Ask a Question

Is the common cold dangerous for seniors?

I'm 72 and every time I get so much as a sniffle my family freaks out and demands that I see a doctor. Of course the doctor can't do anything and I'm sure they think I'm a hypochondriac. I'm healthy and still active socially. I get my flu shot every year but I don't know how to reassure my family that I've had more colds than all of them combined and have survived all of them.
Status: Open    Mar 07, 2015 - 10:06 PM

Senior Health & Nutrition

Do you have the same question? Follow this Question

1 answer

Expert Answers

Sep 21, 2015 - 10:14 AM

Seniors are at a greater risk to develop complications from a cold, however if they are in good health, they usually don’t have to worry.

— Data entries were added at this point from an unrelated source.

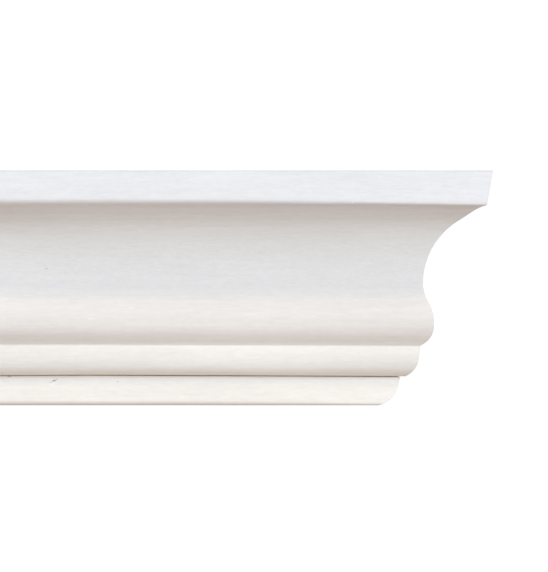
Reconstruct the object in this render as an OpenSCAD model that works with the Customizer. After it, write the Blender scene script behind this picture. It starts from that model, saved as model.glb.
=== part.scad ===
// Crown moulding length with a sprung back: +X runs along the wall to the mitred end,
// -Y points into the room, +Z is up, and the origin is at the middle of the face that meets the wall.
// Profile sizes are distances out from the wall and heights above the lower edge.

/* [Overall] */
// Length along the front, from the square end to the point of the mitre
length = 215; // [180:5:1200]
// Height that the moulding covers on the wall
drop = 100; // [98:1:106]
// Depth that the moulding covers on the ceiling
projection = 60; // [58:1:64]

/* [Fascia] */
// Height of the flat top band
fascia_h = 13.8; // [12:0.2:16]
// Lean of the top band out of plumb, in degrees
fascia_cant = 9.5; // [6:0.5:12]
// Radius of the top band's upper arris
top_arris_r = 0.3; // [0.2:0.1:1.4]
// Radius of the top band's lower arris
low_arris_r = 1.6; // [0.4:0.1:2.4]

/* [Cove] */
// Distance of the hollowest line from the wall
cove_out = 31; // [30:0.5:32]
// Radius of the hollow
cove_r = 31; // [29:0.5:32]
// Slope at which the hollow runs straight on to the top band, in degrees
cove_slope = 58; // [54:1:60]
// Share of the curve down to the bead that is hollow
hollow_share = 0.48; // [0.3:0.02:0.6]

/* [Bead] */
// Distance of the bead's crown from the wall
bead_out = 35.6; // [34.6:0.1:36]
// Radius of the bead's underside
bead_r = 9; // [8:0.5:11]
// Distance of the bead's foot from the wall
bead_foot_out = 30.2; // [30.2:0.1:31]
// Height of the upright stretch at the bead's crown
bead_flat = 1.5; // [0.5:0.1:3]

/* [Fillet and ovolo] */
// Height of the fillet's upper edge
fillet_top = 26; // [25:0.2:27]
// Distance of the fillet's upper edge from the wall
fillet_out = 30; // [29:0.1:30]
// Lean of the fillet out of plumb, in degrees
fillet_cant = 7; // [3:0.5:9]
// Radius of the ovolo
ovolo_r = 9.9; // [9:0.1:10.5]
// Slope of the ovolo at its foot, in degrees
ovolo_turn = 61; // [56:1:75]

/* [Lip] */
// Height of the lip
lip_h = 12.6; // [11:0.1:13]
// Distance of the lip's upper edge from the wall
lip_out = 21.5; // [20:0.1:22]
// Lean of the lip out of plumb, in degrees
lip_cant = 12; // [6:0.5:14]
// Radius of the lip's upper arris
lip_top_r = 0.3; // [0.2:0.1:0.6]
// Radius of the lip's lower arris
lip_low_r = 1.6; // [0.6:0.1:2.4]
// Height of the groove between lip and ovolo
quirk_w = 0.5; // [0.3:0.1:0.8]
// Depth of the groove behind the lip's upper edge
quirk_d = 1.8; // [1:0.1:3]

/* [Rounded corner at the mitre] */
// Height at which the lip's point starts to round off
corner_top = 8; // [6:0.2:9]
// Distance that the rounding takes the point back at the underside
corner_run = 6.9; // [5:0.1:8]
// Radius of the rounding
corner_r = 12.8; // [11:0.2:18]

/* [Back] */
// Height of the flat that bears on the wall
wall_land = 26; // [20:1:28]
// Depth of the flat that bears on the ceiling
ceiling_land = 15; // [12:1:16]
// Angle of the end cut across the plan, in degrees
mitre_angle = 45; // [30:1:45]

/* [Hidden] */
arc_step = 3;
over = 1;
wall_length = length - projection * tan(mitre_angle);
mitre_x = wall_length / 2;

// Points of an arc about centre c, from angle a0 to a1, with a point every few degrees.
function arc(c, r, a0, a1) =
    let (n = ceil(abs(a1 - a0) / arc_step))
    [for (i = [0:n]) c + r * [cos(a0 + (a1 - a0) * i / n), sin(a0 + (a1 - a0) * i / n)]];

// Points that round off the corner b between neighbours a and c.
function eased(a, b, c, r) =
    let (
        u = (a - b) / norm(a - b),
        v = (c - b) / norm(c - b),
        half = acos(u * v) / 2,
        m = b + (u + v) / norm(u + v) * r / sin(half),
        p = b + u * r / tan(half) - m,
        q = b + v * r / tan(half) - m,
        a0 = atan2(p[1], p[0]),
        turn = atan2(p[0] * q[1] - p[1] * q[0], p * q)
    )
    arc(m, r, a0, a0 + turn);

// Centre of the arc of radius r that bulges to the right on its way up from a to b.
function arc_centre(a, b, r) =
    let (
        d = b - a,
        h = sqrt(r * r - d * d / 4)
    )
    (a + b) / 2 + h * [-d[1], d[0]] / norm(d);

// Lip and groove.
lip_top = [lip_out, lip_h];
lip_low = [lip_out - lip_h * tan(lip_cant), 0];
quirk_in = lip_out - quirk_d;
ovolo_foot_z = lip_h + quirk_w;

// The ovolo is tangent to the fillet's face, and its foot is the top of the groove.
ovolo_z = ovolo_foot_z + ovolo_r * sin(ovolo_turn);
tangent_z = ovolo_z - ovolo_r * sin(fillet_cant);
ovolo_x = fillet_out - (fillet_top - tangent_z) * tan(fillet_cant) - ovolo_r * cos(fillet_cant);

// The bead's underside springs from its foot and turns upright at its crown.
bead_side = acos(1 - (bead_out - bead_foot_out) / bead_r);
crown_low = fillet_top + bead_r * sin(bead_side);
crown_z = crown_low + bead_flat;

// The cove's arc is tangent to a straight run that ends at the top band's lower arris.
band_low = [projection - fascia_h * tan(fascia_cant), drop - fascia_h];
cove_end_x = cove_out + cove_r * (1 - cos(cove_slope));
cove_run = (band_low[0] - cove_end_x) / sin(cove_slope);
cove_z = band_low[1] - cove_run * cos(cove_slope) - cove_r * sin(cove_slope);
cove_end = [cove_end_x, cove_z + cove_r * sin(cove_slope)];

// Two arcs that meet on one tangent carry the cove down into the bead.
sway = 2 * atan((bead_out - cove_out) / (cove_z - crown_z));
sway_r = (cove_z - crown_z) / sin(sway);
hollow_r = sway_r * hollow_share;
swell_r = sway_r - hollow_r;

// Half section from the wall outwards, counterclockwise from the lower edge at the wall.
profile = concat(
    [[0, 0]],
    eased([0, 0], lip_low, lip_top, lip_low_r),
    eased(lip_low, lip_top, [quirk_in, lip_h], lip_top_r),
    [[quirk_in, lip_h], [quirk_in, ovolo_foot_z]],
    arc([ovolo_x, ovolo_z], ovolo_r, -ovolo_turn, -fillet_cant),
    [[fillet_out, fillet_top]],
    arc([bead_out - bead_r, crown_low], bead_r, -bead_side, 0),
    arc([bead_out - swell_r, crown_z], swell_r, 0, sway - arc_step),
    arc([cove_out + hollow_r, cove_z], hollow_r, 180 + sway, 180 + arc_step),
    arc([cove_out + cove_r, cove_z], cove_r, 180, 180 - cove_slope),
    eased(cove_end, band_low, [projection, drop], low_arris_r),
    eased(band_low, [projection, drop], [0, drop], top_arris_r),
    [[projection - ceiling_land, drop], [0, wall_land]]
);

// Ends of the rounding, seen from the front, measured from the mitre's corner at the wall.
corner_low = [(lip_low[0] - corner_run) * tan(mitre_angle), 0];
corner_high = [(lip_out - (lip_h - corner_top) * tan(lip_cant)) * tan(mitre_angle), corner_top];
corner_centre = arc_centre(corner_low, corner_high, corner_r);

module full_length() {
    translate([-wall_length / 2, 0, 0])
        rotate([90, 0, 90])
            linear_extrude(length + over)
                polygon([for (p = profile) [-p[0], p[1]]]);
}

module mitre_waste() {
    reach = projection + over;
    wide = reach * tan(mitre_angle);
    translate([mitre_x, 0, -over])
        linear_extrude(drop + 2 * over)
            polygon([
                [-over * tan(mitre_angle), over],
                [wide, -reach],
                [wide + 2 * over, -reach],
                [wide + 2 * over, over]
            ]);
}

module corner_waste() {
    translate([mitre_x, over, 0])
        rotate([90, 0, 0])
            linear_extrude(lip_out + 2 * over)
                difference() {
                    translate([corner_low[0] - over, -over])
                        square([2 * lip_out, corner_top + over]);
                    translate(corner_centre)
                        circle(r = corner_r, $fn = 120);
                }
}

module crown_moulding() {
    color("whitesmoke")
        translate([0, 0, -wall_land / 2])
            difference() {
                full_length();
                mitre_waste();
                corner_waste();
            }
}

crown_moulding();
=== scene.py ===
import math
from collections import namedtuple

import bpy
import numpy as np
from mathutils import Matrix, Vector, geometry


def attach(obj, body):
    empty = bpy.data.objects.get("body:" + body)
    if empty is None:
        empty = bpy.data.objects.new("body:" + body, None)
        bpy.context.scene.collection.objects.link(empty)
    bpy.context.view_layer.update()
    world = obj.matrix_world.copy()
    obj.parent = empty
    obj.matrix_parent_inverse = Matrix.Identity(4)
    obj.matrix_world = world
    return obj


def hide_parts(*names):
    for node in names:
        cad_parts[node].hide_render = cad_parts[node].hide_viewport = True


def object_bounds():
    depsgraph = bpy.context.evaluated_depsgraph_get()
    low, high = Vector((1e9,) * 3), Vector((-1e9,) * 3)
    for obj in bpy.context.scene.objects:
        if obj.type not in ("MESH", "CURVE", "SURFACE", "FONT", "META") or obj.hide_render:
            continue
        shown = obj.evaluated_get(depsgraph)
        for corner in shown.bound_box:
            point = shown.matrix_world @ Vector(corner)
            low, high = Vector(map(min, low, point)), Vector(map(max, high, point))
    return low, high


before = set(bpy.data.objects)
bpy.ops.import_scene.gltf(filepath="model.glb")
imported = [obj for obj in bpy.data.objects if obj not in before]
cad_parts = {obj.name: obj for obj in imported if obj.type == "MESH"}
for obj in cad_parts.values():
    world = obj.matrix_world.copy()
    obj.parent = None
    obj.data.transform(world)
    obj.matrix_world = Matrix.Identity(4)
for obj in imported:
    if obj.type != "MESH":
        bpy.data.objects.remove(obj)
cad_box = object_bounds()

# The moulding is described in millimetres: "out" is the distance from the wall and "up" the height
# above its lower edge. In the frame, out is -Y and up is +Z from the middle of the wall face.
MM = 0.001
DROP = (cad_box[1].z - cad_box[0].z) / MM
PROJECTION = 60.0
WALL_LAND = -2 * cad_box[0].z / MM
CEILING_LAND = 15.0
SQUARE_X = cad_box[0].x / MM
MITRE_X = -SQUARE_X                   # where the mitre meets the wall
LENGTH = MITRE_X + PROJECTION - SQUARE_X

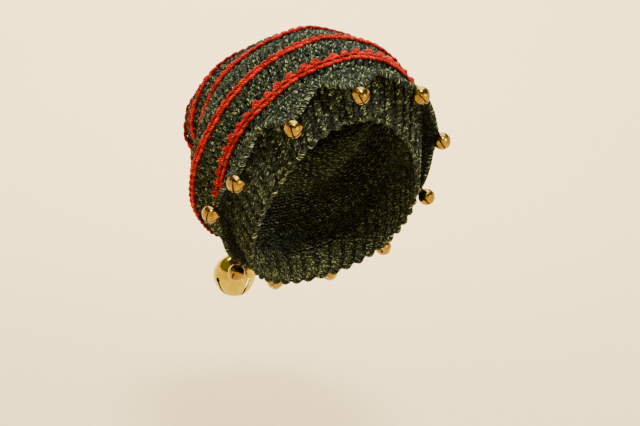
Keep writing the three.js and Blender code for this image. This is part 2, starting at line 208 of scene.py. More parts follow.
def surface(place, angle):
    """The outer point, the outward direction and the direction towards the tail."""
    small = 0.001
    place, angle = np.broadcast_arrays(np.asarray(place, float), np.asarray(angle, float))
    towards_tail = unit(outer_point(place + small, angle) - outer_point(place - small, angle))
    round_it = outer_point(place, angle + small) - outer_point(place, angle - small)
    outward = unit(np.cross(round_it, towards_tail))
    return outer_point(place, angle), outward, towards_tail


def even_angle_shift():
    front_y, front_z, back_y, back_z, half = SECTION_ROWS[0][:5]
    depth_squared = ((front_y - back_y) ** 2 + (front_z - back_z) ** 2) / 4
    return (depth_squared - half ** 2) / (4 * (depth_squared + half ** 2))


def even_angle(angle):
    return angle - even_angle_shift() * np.sin(2 * angle)


def angle_from_even(even):
    angle = np.array(even, float)
    for _ in range(4):
        angle = even + even_angle_shift() * np.sin(2 * angle)
    return angle


def band_length(angle):
    return np.linalg.norm(outer_point(FIRST_STRIPE, angle) - outer_point(0, angle), axis=-1)


def first_stripe_place(angle):
    step = 0.5
    span = outer_point(FIRST_STRIPE + step, angle) - outer_point(FIRST_STRIPE, angle)
    reach = np.linalg.norm(span, axis=-1)
    return FIRST_STRIPE + step * np.minimum(FIRST_STRIPE_RISE / reach, HIGHEST_FIRST_STRIPE)


def seat():
    point, outward, _ = surface(SEAT_SECTION, 0.0)
    return point - CROWN_WALL * outward


SEAT = seat()

# The slow unevenness of the cloth: height, waves along the hat, waves round it and start
LUMPS = [
    (0.55, 0.9, 3, 0.4),
    (0.45, 1.7, 5, 2.1),
    (0.35, 2.6, 8, 4.0),
    (0.25, 3.4, 13, 1.3),
]


def lumps(place, angle):
    return sum(
        height * np.sin(along * place + start) * np.cos(around * angle + start * along)
        for height, along, around, start in LUMPS
    )


def uneven_surface(place, angle):
    point, outward, towards_tail = surface(place, angle)
    return point + outward * lumps(place, angle)[..., None], outward, towards_tail


# The cuff, a ruffled layer that turns outwards below the first stripe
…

Seniors and other age groups, who have conditions, such as a chronic disease or are on medications that compromise their immune system, do need to avoid getting a cold. In other words, they need to avoid crowds and people who have a cold or flu. People who know that they have a cold or flu need to stay away from people who are at risk. In fact they too should stay away from groups. Stay home, if you have a fever.

You are right: the doctor is not going to be able to treat a cold because it is a virus. Overuse of antibiotics has lead to our current problem of antibiotic resistant organisms. Additionally, You also might have shared your germs with some people in the doctor’s waiting room.

If your cold or cough is not getting better after 10 or more days. which includes if you continue to run a fever or have chest discomfort, you should see a doctor. Pneumonia is one of the complications that you could develop, which can be treated. It is good that you have an annual flu shot. You also might want to have the pneumonia vaccine, every 5 years.

Keep up the good work with staying healthy and active.